Exercise 7.13 🎓 Modify your code from Exercise 7.12 so that it prints out the slope and intercept of the best-fit line to the graph. Then use this with the function \(f(x)=\cos(x)\) with starting value \(x_0=3\) and learning rate \(0.1\) and tolerance \(10^{-12}\).

Exercise 7.14 🎓 Try out your algorithms to find the minimum of the function \[f(x) = (\sin(4x)+1)((x-5)^2-25)\] on the domain \(0 \le x \le 8\).

Code

import numpy as np
import matplotlib.pyplot as plt
f = lambda x: (np.sin(4*x)+1)*((x-5)**2-25)
x = np.linspace(0,8,100)
plt.plot(x,f(x))

If you choose \(x_0=3\) as your starting point and a learning rate of \(0.001\), what approximation do you get for \(x\) at the minimum?

Exercise 7.15 🎓 Experiment with different values of the learning rate for the previous question, assuming that you can only specify it with up to 3 digits after the decimal point. Which choice of learning rate requires the smallest number of steps for the required tolerance of \(10^{-12}\)?

7.2 Multivariable Optimization

Now let us look at multi-variable optimization. The idea is the same as in the single-variable case. We want to find the minimum of a function \(f(x_1, x_2, \ldots, x_n)\). Such higher-dimensional problems are very common and the dimension \(n\) can be very large in practical problems. A good example is the loss function of a neural network which is a function of the weights and biases of the network. In a large language model the loss function is a function of many billions of variables and the training of the model is a large optimization problem.

Here is a two-variable example: Find the minimum of the function \[f(x,y) = \sin(x)\exp\left(-\sqrt{x^2+y^2}\right)\]

Code

import numpy as np
import plotly.graph_objects as go

f = lambda x, y: np.sin(x)*np.exp(-np.sqrt(x**2+y**2))

# Generating values for x and y
x = np.linspace(-2, 2, 100)
y = np.linspace(-1, 3, 100)

X, Y = np.meshgrid(x, y)
Z = f(X, Y)

# Creating the plot
fig = go.Figure(data=[go.Surface(z=Z, x=X, y=Y)])
fig.update_layout(width=800, height=800)

(a) Graph of the function \(\sin(x)\exp\left(-\sqrt{x^2+y^2}\right)\).

(b)

Figure 7.4

Finding the minima of multi-variable functions is a bit more complicated than finding the minima of single-variable functions. The reason is that there are many more directions in which to move. But the basic intuition that we want to move downhill to move towards a minimum of course still works. The gradient descent method is still a good choice for finding the minimum of a multi-variable function. The only difference is that the gradient is now a vector and the step is in the direction of the negative gradient.

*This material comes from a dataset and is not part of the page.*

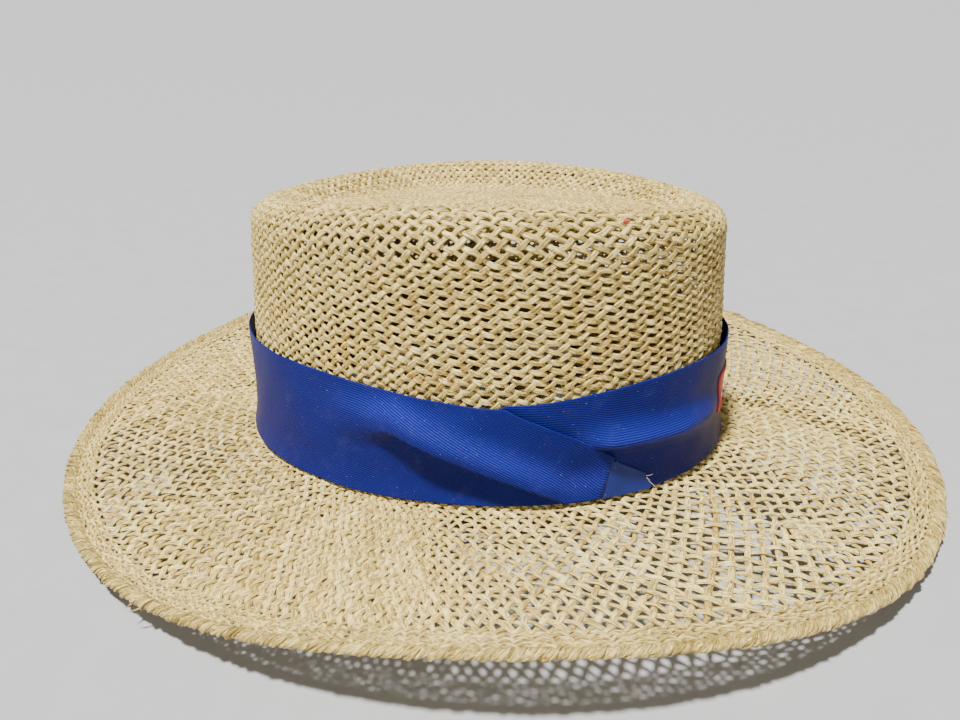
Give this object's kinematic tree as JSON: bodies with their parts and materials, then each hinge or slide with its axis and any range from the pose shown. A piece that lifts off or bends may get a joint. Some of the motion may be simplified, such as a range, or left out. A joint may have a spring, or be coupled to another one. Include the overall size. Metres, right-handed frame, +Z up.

Exercise 7.16 In your group, answer each of the following questions to remind yourselves of multivariable calculus.

What is a partial derivative (explain geometrically). For the function \(f(x,y) = \sin(x)\exp\left(-\sqrt{x^2+y^2}\right)\) what is \(\frac{\partial f}{\partial x}\) and what is \(\frac{\partial f}{\partial y}\)?
What is the gradient of a function? What does it tell us physically or geometrically? If \(f(x,y) = \sin(x)\exp\left(-\sqrt{x^2+y^2}\right)\) then what is \(\nabla f\)?

Below we will give the full description of the gradient descent algorithm.

7.2.1 Gradient Descent Algorithm

We want to solve the problem \[\begin{equation} \text{minimize } f(x_1, x_2, \ldots, x_n) \text{ subject to }(x_1, x_2, \ldots, x_n) \in S. \end{equation}\]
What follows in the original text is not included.